City Beat: New Cody McCarver album due out this week

Cody McCarver's latest album is "Rise Up."
Cody McCarver's latest album is "Rise Up."
photo Cody McCarver's latest album is "Rise Up."

It's been a busy summer for Cody McCarver and the fruits of that work are about to pay off.

Earlier this year he recorded "Rise Up," his latest single. He also filmed a video for the track at First Tennessee Pavilion.

Since then, he's completed 11 more tracks and "Rise Up" the album will be released tomorrow, Sept. 8, in the U.S. It was released in Europe last month on AGR Television Records.

The album includes McCarver's newest single and video, "No Such Thing as a Miracle." It also includes "I'm America" with Charlie Daniels and a hip-hop version of "Rise Up" with fellow Dunlap, Tenn., artist Shawn Cooley.

Playing on the record are Zack Olendorf on guitar, Curt Lee on drums, Jeff Mankin on vocals, Grant Parker on bass, Meredith Goins on fiddle and Lew Card on mandolin.
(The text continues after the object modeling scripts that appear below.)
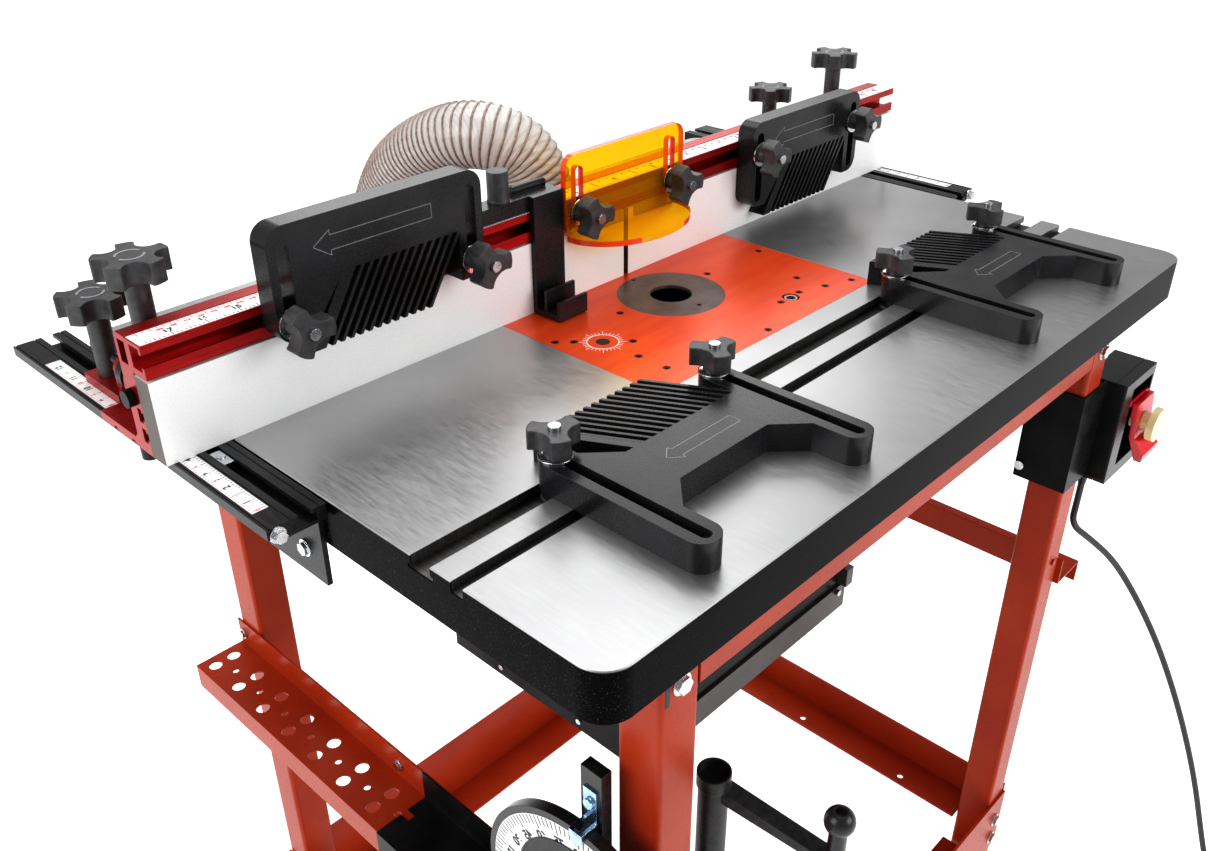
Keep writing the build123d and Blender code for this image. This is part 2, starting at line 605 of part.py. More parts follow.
def flat_board(cx):
    """Flat featherboard with two slotted arms, leaning fingers and its two slot bolts."""
    z0, z1 = 0.0, 22.0
    parts = [block(cx - 70, cx + 70, -227, -180, z0, z1)]
    for sx in (-1, 1):
        x = cx + sx * BOARD_SLOT
        parts.append(slab(x - 13, x + 13, -286.5, -140, z0, z1, 12.9))
        inner = x - sx * 13
        for y0, y1 in ((-227, -250), (-180, -157)):
            if sx > 0 and y0 == -180:
                continue
            parts.append(prism_z([(inner + sx, y0), (inner + sx, y1), (inner - sx * 23, y0)], z0, z1))
    board = total(parts)
    for sx in (-1, 1):
        x = cx + sx * BOARD_SLOT
        board = board - slab(x - 4.5, x + 4.5, -281, -146, -1, 30, 4.4)
    fingers = []
    for k in range(FINGERS + 1):
        root = cx - 38 + 8.1 * k
        wide = 8 if k == 0 else 3.2
        fingers.append(prism_z([(root, -181), (root + wide, -181), (root + wide - 34, -118),
                                (root - 34, -118)], z0, z1))
    limit = block(cx - 80, cx + 68.9, -182, -118, z0, z1)
    board = total([board] + [finger & limit for finger in fingers])
    return board


def slot_knob(x):
    """Three lobed knob whose bolt head rides in the table's wide slot."""
    knob = star_knob(x, SLOT_Y, 29, 43, 18.5, 3, 24, 8, 24)
    washer = zcyl(x, SLOT_Y, 22, 24, 11.5)
    bolt = zcyl(x, SLOT_Y, -7, 45, 4) + zcyl(x, SLOT_Y, -9.6, -6.8, 11.2)
    return knob + washer + bolt


def stop_arm():
    hang = block(STOP_X0, STOP_X1, 55, 60, 6, 105)
    hang = hang + block(STOP_X0, STOP_X1, 55, 79, 92, 105)
    foot = block(STOP_X0, STOP_X1, 28, 60, 1, 5) + block(STOP_X0, STOP_X1, 55, 60, 1, 10)
    lips = block(STOP_X0, STOP_X1, 28, 31, 1, 18) + block(STOP_X0, STOP_X1, 43, 46, 1, 25)
    bar = block(-182, STOP_X0, 61, 79, 92, 105)
    rod = xcyl(75, 108, -119, -83, 3.5) + block(-119, -83, 72, 78, 104, 107)
    arm = total([hang, foot, lips, bar, rod])
    return arm - zcyl(-138, 70, 80, 120, 4.4)


def stop_knob():
    return zcyl(-138, 70, 107, 131, 9) + zcyl(-138, 70, 105, 107, 9.4) + zcyl(-138, 70, 93, 106, 4)


# ---- hose and lead ------------------------------------------------------------------------
def route(points, closeness=0.45):
    """Straight runs joined by tangent arcs."""
    radii = []
    for k in range(1, len(points) - 1):
        a, b, c = [Vector(*p) for p in points[k - 1:k + 2]]
        u, v = b - a, c - b
        turn = math.radians(u.get_angle(v))
        short = min(u.length, v.length)
        radii.append(closeness * short / math.tan(turn / 2) if turn > 1e-4 else 0)
    return FilletPolyline(*points, radius=radii), radii


def swept(points, r, bore, label):
    line, radii = route(points)
    start = line % 0
    ring = Circle(r)
    if bore:
        ring = ring - Circle(bore)
    section = Plane(origin=line @ 0, z_dir=start) * ring
    tube = sweep(section, path=line)
    area = math.pi * (r * r - bore * bore)
    print(label, "length", round(line.length, 1), "volume ratio", round(tube.volume / (area * line.length), 4),
          "radii", [round(x) for x in radii])
    return tube


COIL_XY = (606.0, -566.0)


def lead_coil():
    ring = Pos(COIL_XY[0], COIL_XY[1], FLOOR + 10) * Torus(37, 10)
    return ring


def lead_plug():
    """Plug lying beside the coil, its body along +X."""
    x, y = COIL_XY[0] + 27, COIL_XY[1] - 37
    body = slab(x, x + 50, y - 18, y + 18, FLOOR + 1, FLOOR + 25, 8)
    blades = [block(x + 50, x + 68, y + dy - 1, y + dy + 1, FLOOR + 10, FLOOR + 17) for dy in (-6, 6)]
    return total([body] + blades)


# ---- write everything ---------------------------------------------------------------------
save("table_top", table_top())
save("router_plate", router_plate())
save("insert_ring", insert_ring())
save("plate_screws", plate_screws())
save("legs", legs())
save("leg_feet", leg_feet())
save("apron_frame", apron_frame())
save("stretchers", stretchers())
save("bit_racks", bit_racks())
save("frame_bolts", frame_bolts())
save("fence_rails", fence_rails())
save("dust_box", dust_box())
save("dust_box_front", dust_box_front())
save("lift_posts", lift_posts())
save("lift_carriage", lift_carriage())
save("lift_screw", lift_screw())
save("switch_bracket", switch_bracket())
save("switch_box", switch_box())
save("switch_paddle", switch_paddle())
save("switch_button", switch_button())
save("mitre_tray", mitre_tray())
save("mitre_bar", mitre_bar())
save("mitre_head", mitre_head())
save("crank_holder", crank_holder())
save("crank_arm", crank_arm())
save("crank_grip", crank_grip())
save("fence_beam", fence_beam())
save("fence_shroud", fence_shroud())
save("face_left", fence_face(-1))
save("face_right", fence_face(1))
for side, tag in ((-1, "left"), (1, "right")):
    save("lock_knob_" + tag, lock_knob(side, LOCK_Y, 128.0, 7.7))
    save("rail_knob_" + tag, lock_knob(side, MICRO_Y, 75.0, FOOT_T))
    save("micro_block_" + tag, micro_block(side))
    save("micro_wheel_" + tag, micro_wheel(side))
    save("guard_knob_" + tag, facing_knob(side * GUARD_SLOT, 28, 54))
save("bit_guard", bit_guard())
for tag, place in (("left", LEFT_UPRIGHT), ("right", RIGHT_UPRIGHT)):
    save("upright_board_" + tag, upright_board(place))
    save("upright_knob_" + tag + "_a", facing_knob(place[0] - BOARD_SLOT, 14, 41))
    save("upright_knob_" + tag + "_b", facing_knob(place[0] + BOARD_SLOT, 14, 41))
for tag, cx in (("left", FLAT_LEFT), ("right", FLAT_RIGHT)):
    save("flat_board_" + tag, flat_board(cx))
    save("flat_knob_" + tag + "_a", slot_knob(cx - BOARD_SLOT))
    save("flat_knob_" + tag + "_b", slot_knob(cx + BOARD_SLOT))
save("stop_arm", stop_arm())
save("stop_knob", stop_knob())
save("hose_clamp", hose_clamp())
save("hose", swept(HOSE_POINTS, HOSE_R, HOSE_IN, "hose"))
save("mains_lead", swept(LEAD_POINTS, LEAD_R, 0, "lead"))
save("lead_coil", lead_coil())
save("lead_plug", lead_plug())

for name, bounds, volume, count in WRITTEN:
    print(f"{name:24s} {count:3d} {volume / 1000:9.1f} cm3  "
          f"{bounds.min.X:8.1f} {bounds.max.X:8.1f} {bounds.min.Y:8.1f} {bounds.max.Y:8.1f} "
          f"{bounds.min.Z:8.1f} {bounds.max.Z:8.1f}")
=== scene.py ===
"""Looks of the router table: materials, printed scales, hose, lead, small fittings, light and camera."""
import json
import math
import bpy
import bmesh
from mathutils import Matrix, Vector


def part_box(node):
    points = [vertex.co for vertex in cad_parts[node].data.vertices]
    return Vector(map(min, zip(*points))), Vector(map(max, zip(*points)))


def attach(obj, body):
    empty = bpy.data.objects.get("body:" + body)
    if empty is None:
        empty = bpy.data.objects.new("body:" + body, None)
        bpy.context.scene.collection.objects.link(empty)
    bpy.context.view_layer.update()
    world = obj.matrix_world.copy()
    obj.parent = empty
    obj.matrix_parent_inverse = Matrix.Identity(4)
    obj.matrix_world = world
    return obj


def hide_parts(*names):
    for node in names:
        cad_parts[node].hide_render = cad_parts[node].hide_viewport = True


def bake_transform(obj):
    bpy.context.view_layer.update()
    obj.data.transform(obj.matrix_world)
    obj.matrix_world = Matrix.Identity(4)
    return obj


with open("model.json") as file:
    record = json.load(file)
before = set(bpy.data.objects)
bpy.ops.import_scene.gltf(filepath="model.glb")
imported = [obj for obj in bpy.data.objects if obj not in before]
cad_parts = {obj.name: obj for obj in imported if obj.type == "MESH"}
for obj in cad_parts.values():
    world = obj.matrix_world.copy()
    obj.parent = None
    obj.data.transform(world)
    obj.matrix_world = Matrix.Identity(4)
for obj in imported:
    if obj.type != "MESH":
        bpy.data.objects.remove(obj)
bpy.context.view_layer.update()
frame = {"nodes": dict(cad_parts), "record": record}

# ---- the datum: middle of the table's working surface, millimetres ---------------------------
TABLE_LOW, TABLE_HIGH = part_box("table_top")
DATUM = Vector(((TABLE_LOW[0] + TABLE_HIGH[0]) / 2, (TABLE_LOW[1] + TABLE_HIGH[1]) / 2, TABLE_HIGH[2]))
FLOOR = -DATUM.z * 1000
GUARD_VISOR_TOP = 60.0      # above this the guard is an upright sheet
FENCE_SLOT_Z = 79.6         # middle of the tee slot in the fence's front
WIDE_SLOT_Y = -150.5        # middle of the mitre slot
RAIL_X = 424.0              # the side rails' slots, each side of the middle
UPRIGHTS = {"left": (-274.0, 64.0), "right": (262.0, 25.0)}
FLATS = {"left": -209.0, "right": 210.0}
BOLT_OFFSETS = (("a", -82), ("b", 82))

# ---- the cast top's zones, metres ------------------------------------------------------------
TOP_CORNER = 0.022
ENAMEL_EDGE = 0.0009
SLOT_DEPTH = 0.0110
GROUND_SKIN = 0.0006

# ---- light -----------------------------------------------------------------------------------
FLOOR_GLOW = 0.50
WORLD_LIGHT = 0.40


def at(x, y, z):
    """Point given in millimetres from the datum, in the frame's metres."""
    return DATUM + Vector((x, y, z)) / 1000


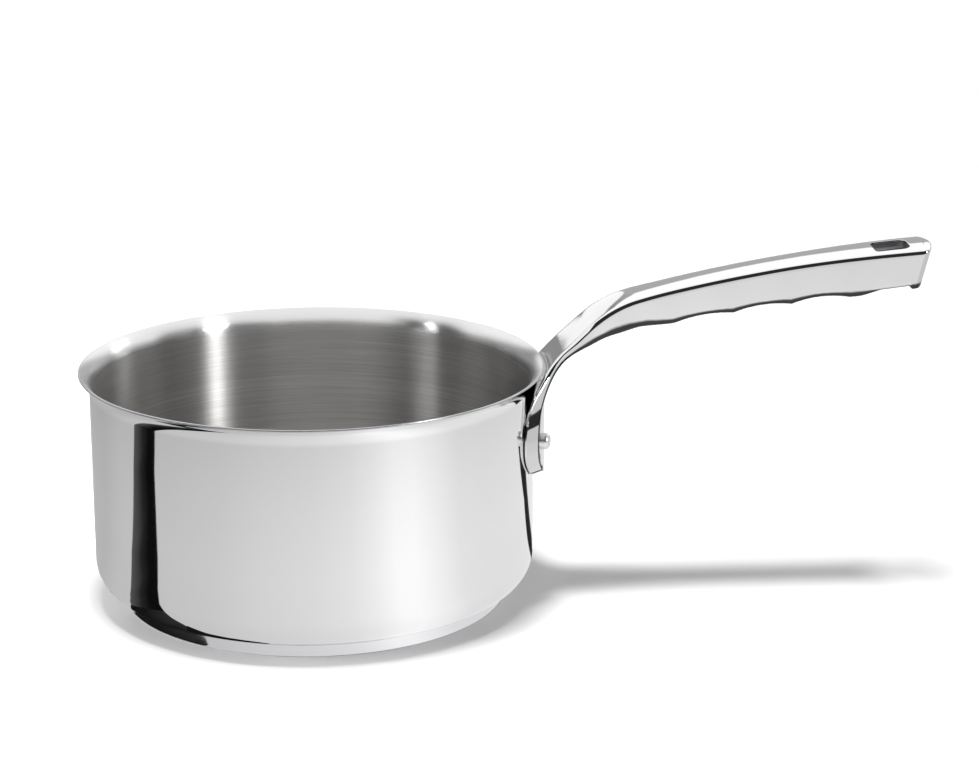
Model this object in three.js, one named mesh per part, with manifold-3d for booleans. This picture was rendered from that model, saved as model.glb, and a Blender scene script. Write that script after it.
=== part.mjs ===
// Saucepan: a drawn steel vessel with a flared pouring rim, a sandwich base and one long
// cast handle, hollow from below, that two rivets hold to the wall.
// Millimetres, +Z up. The origin is the centre of the base's resting face, the handle
// points along +X, and the vessel's axis is Z.

import * as THREE from 'three';
import { mergeVertices } from 'three/addons/utils/BufferGeometryUtils.js';
import Module from 'manifold-3d';

const wasm = await Module();
wasm.setup();

// Vessel
const vesselRadius = 80;
const vesselHeight = 86;
const sheet = 0.8;
const cornerRadius = 11.5;
const flareRadius = 7;
const flareReach = 3.6;

// Sandwich base: an aluminium disc inside a steel capsule
const baseHeight = 4.9;
const capsuleInset = 10.2;
const capsuleSheet = 0.6;
const capsuleEdgeRadius = 1.2;
const discEdge = 0.8;

// Clearances
const seatGap = 0.3;
const rivetClearance = 0.3;
const overrun = 4;

// Rivets
const rivetHeight = 62.1;
const rivetSpread = 42;
const shankRadius = 2.2;
const outerHeadRadius = 3;
const outerHeadHeight = 3.1;
const outerHeadRound = 1.6;
const innerHeadRadius = 5;
const innerHeadHeight = 1.3;
const innerHeadEdge = 0.4;

// Handle, along the middle of its top face from the pad's lower end to the tip
const padHalfWidth = 28.3;
const padBelowRivets = 15.6;
const padRise = 8.2;
const neckBendRadius = 31;
const neckLength = 12.2;
const shoulderRadius = 40.5;
const gripLength = 108.6;
const uprightAngle = THREE.MathUtils.degToRad(90);
const neckAngle = THREE.MathUtils.degToRad(44.5);
const gripAngle = THREE.MathUtils.degToRad(14.3);
const tipAngle = THREE.MathUtils.degToRad(4.3);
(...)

Card also produced the record; Mankin wrote or co-wrote most of the tracks.

McCarver, you might remember, spent a decade with Confederate Railroad and then with his own country music career before stepping off the tour bus and realizing he needed to make a change in his life.

Since country music is what he knows, he kept writing in that vein, but the lyrics took on a more Christian tone. He jokingly started calling it Outlaw Gospel and soon enough the description stuck.

McCarver is also working with the guys in Smith & Wesley. They will be shooting a video this week for their new song, "Superman for a Day."

» I had a couple of calls from "grannies" this week regarding my column last week about a survey that found that millennials do not like having their grandparents commenting on their Facebook pages.

photo Barry Courter

The millennials, it seems, are embarrassed when grandma or grandpa comments on their hairstyle or the fact that they never call to check on them.

The callers shared a couple of common themes. First, "These spoiled, selfish and shallow millennials ought to just stop living in their own worlds and their own heads" as one caller put it.

No argument there from here.

The second idea shared by the callers was that there are people - of all ages and demographics - who would give just about anything to have or to have had a grandparent in their life. Again, we are in total agreement on this.

I did not have the advantage of having my grandparents living nearby as my kids did. What a wonderful thing.